---------- Provided information
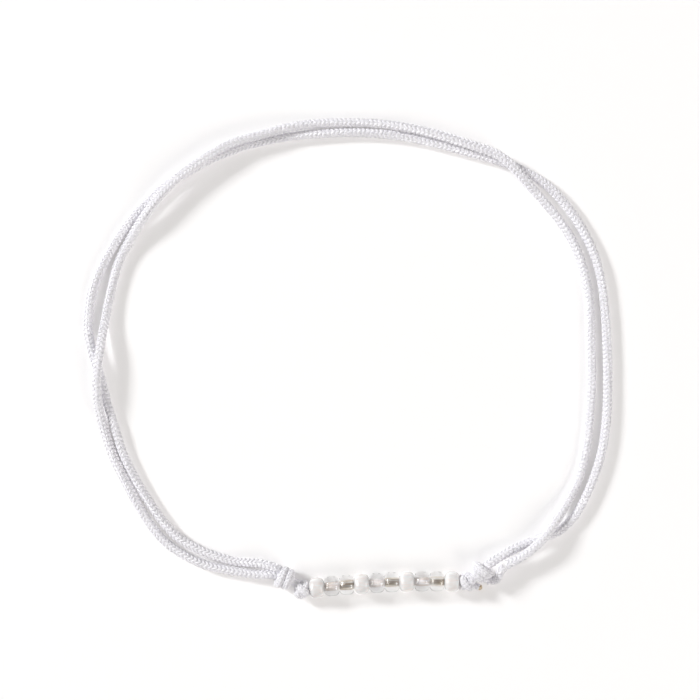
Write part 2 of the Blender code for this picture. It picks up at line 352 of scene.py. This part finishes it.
routeUnder = (
    (-8.1, -21.75, 0.85), (-9.4, -21.5, 0.4), (-11.6, -21.4, 0.0), (-13.6, -20.9, 0.0), (-15.7, -20.1, 0.0),
    (-17.9, -18.8, 0.0), (-19.5, -17.1, 0.0), (-21.1, -14.8, 0.0), (-22.4, -12.6, 0.0), (-23.7, -9.9, 0.0),
    (-24.4, -7.6, 0.0), (-25.3, -4.7, 0.0), (-25.9, -2.3, 0.0), (-26.7, 0.2, 0.0), (-27.3, 2.9, 0.0),
    (-27.1, 5.6, 0.0), (-26.6, 7.8, 0.0), (-25.5, 10.2, 0.0), (-24.0, 12.7, 0.0), (-22.2, 15.1, 0.0),
    (-20.2, 17.2, 0.0), (-18.5, 18.6, 0.0), (-16.6, 19.7, 0.0), (-14.7, 20.8, 0.0), (-13.0, 21.5, 0.0),
    (-10.8, 22.3, 0.0), (-8.2, 22.9, 0.0), (-5.0, 23.4, 0.0), (-2.4, 23.6, 0.0), (0.2, 23.7, 0.0),
    (2.8, 23.6, 0.0), (5.7, 23.3, 0.0), (8.6, 22.7, 0.0), (11.6, 21.9, 0.0), (14.4, 21.1, 0.0),
    (16.8, 20.4, 0.0), (18.7, 19.5, 0.0), (20.7, 18.3, 0.0), (22.8, 16.2, 0.0), (24.4, 13.9, 0.0),
    (25.7, 11.3, 0.0), (26.5, 8.7, 0.0), (26.9, 5.8, 0.0), (27.2, 1.9, 0.0), (27.3, -2.3, 0.0),
    (27.2, -6.0, 0.0), (26.7, -9.7, 0.0), (25.7, -12.9, 0.0), (24.2, -16.0, 0.0), (22.3, -18.1, 0.0),
    (20.2, -18.9, 0.0), (18.3, -19.7, 0.0), (16.5, -20.5, 0.4),
)
routeTurn = (
    (16.35, -21.85, 0.85), (15.9, -22.3, 0.85), (15.8, -22.8, 0.6), (15.6, -23.2, 0.2), (15.15, -23.4, 0.0),
    (14.9, -23.3, 0.0), (14.5, -23.45, 0.0),
)


def liftedPoints(route):
    return [Vector((x * mm, y * mm, strand["height"] + share * strand["lift"])) for x, y, share in route]


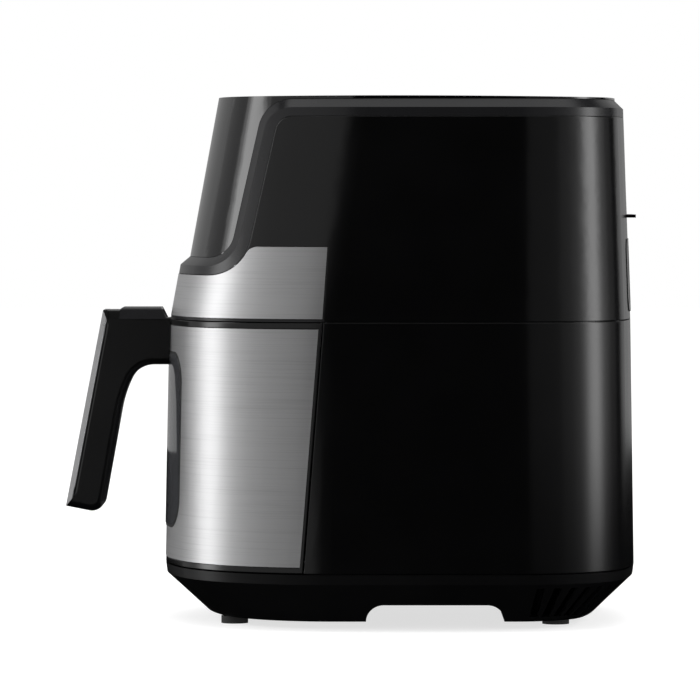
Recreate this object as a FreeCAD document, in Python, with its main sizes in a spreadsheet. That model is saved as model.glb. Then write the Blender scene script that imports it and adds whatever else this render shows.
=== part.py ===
import FreeCAD, Part
import math
import os

import Sketcher
from FreeCAD import Placement, Rotation, Vector

# Drawer air fryer, modelled as an assembly of separate pieces, in millimetres.
#
# +Z is up, the handle points along -Y and X is the width. The origin is the centre of the
# bounding box, on the surface that the fryer stands on.
#
# The outer shells, the cooking chamber and the pan share one kind of plan outline: a bowed
# nose, round front corners, straight sides, round rear corners and a bowed tail. The outline
# is given at a few levels and is ruled between them.

doc = FreeCAD.newDocument("air_fryer")
NODES = []

# ---------------------------------------------------------------- driving dimensions
OUTLINE_FIELDS = (
    "level", "half_width", "nose", "tail", "nose_radius", "front_corner", "rear_corner", "tail_radius",
)
OUTLINES = {
    "skirt": (4.6, 108.0, -90.0, 155.6, 172.0, 73.0, 45.0, 300.0),
    "chine": (29.6, 134.2, -117.4, 181.2, 200.0, 99.0, 70.0, 400.0),
    "sill": (36.0, 135.0, -118.2, 182.0, 200.0, 100.0, 70.0, 400.0),
    "waist": (192.0, 133.0, -115.0, 179.6, 200.0, 100.0, 70.0, 400.0),
    "crown": (330.6, 128.0, -89.6, 174.6, 200.0, 95.0, 65.0, 400.0),
    "pan": (182.0, 108.0, -98.0, 152.0, 2000.0, 75.0, 60.0, 400.0),
    "pan_floor": (44.0, 102.0, -96.0, 146.0, 2000.0, 70.0, 55.0, 400.0),
    "liner": (209.0, 116.0, -103.0, 160.0, 2000.0, 83.0, 68.0, 400.0),
}
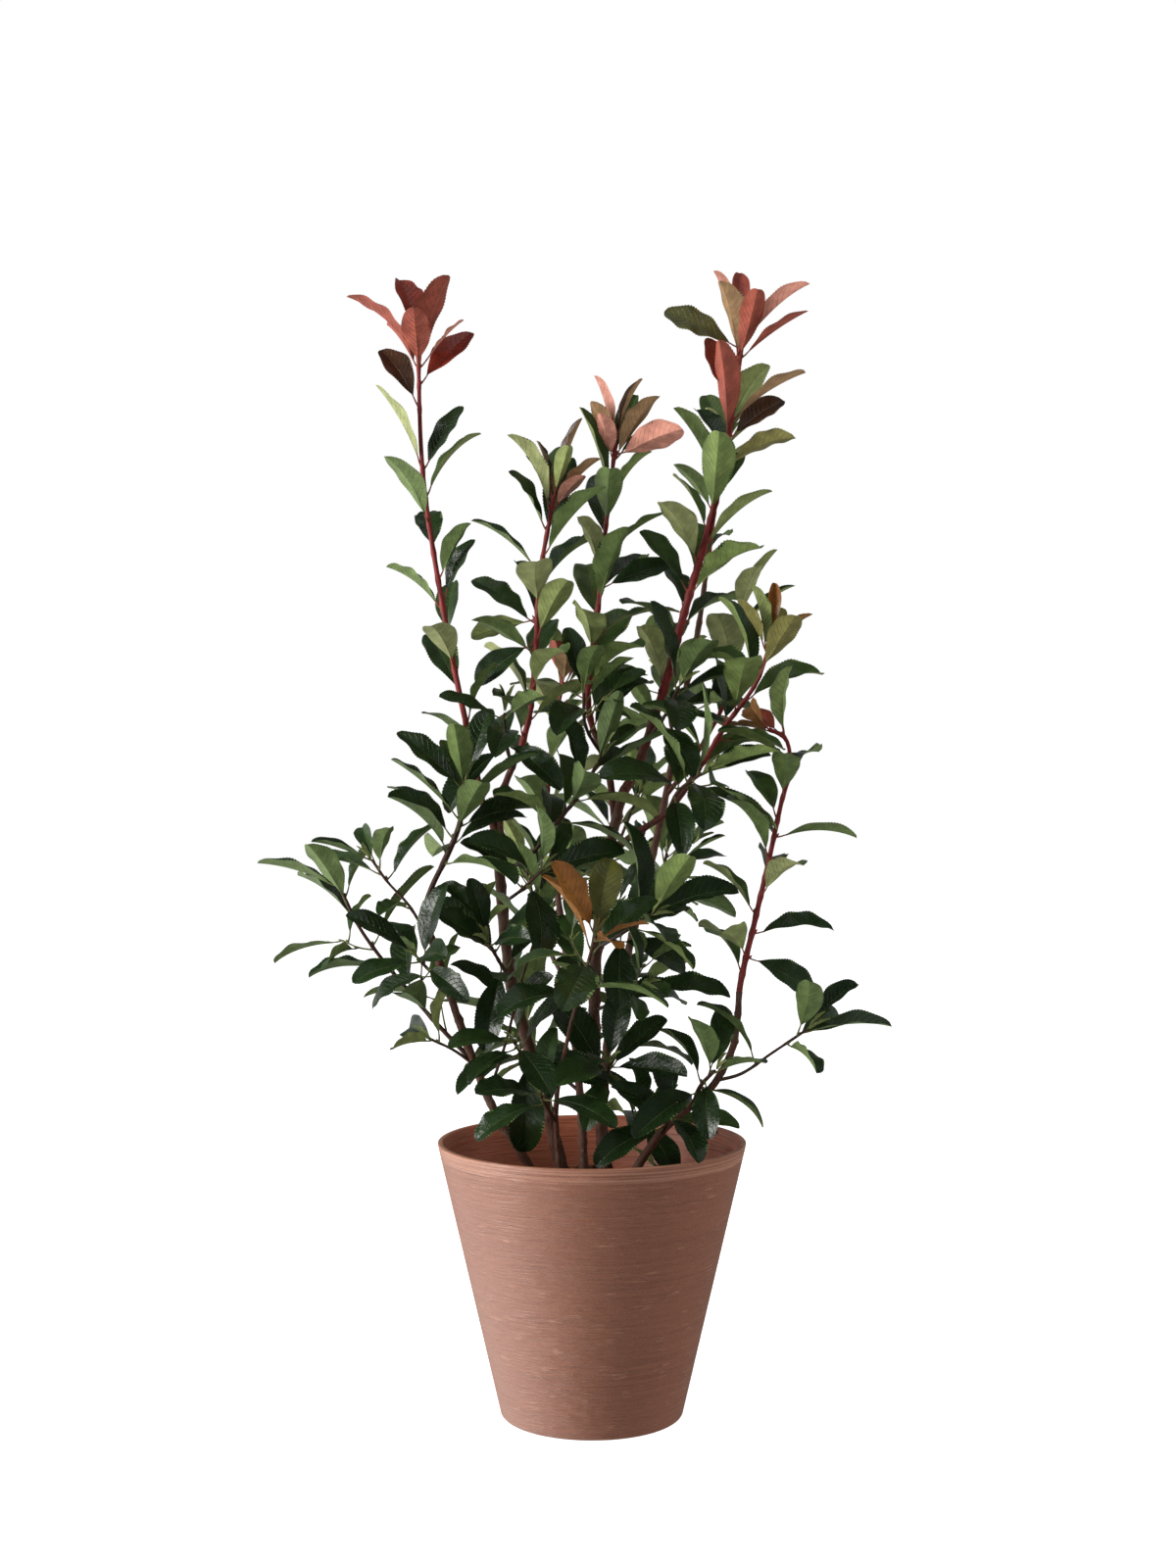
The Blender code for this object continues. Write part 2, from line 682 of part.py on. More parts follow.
--------------------
* Challenge
Take every line containing the word "object" and copy it.

* The reply
Recreate this object as a FreeCAD document, in Python, with its main sizes in a spreadsheet. That model is saved as model.glb. Then write the Blender scene script that imports it and adds whatever else this render shows.
The Blender code for this object continues. Write part 2, from line 682 of part.py on. More parts follow.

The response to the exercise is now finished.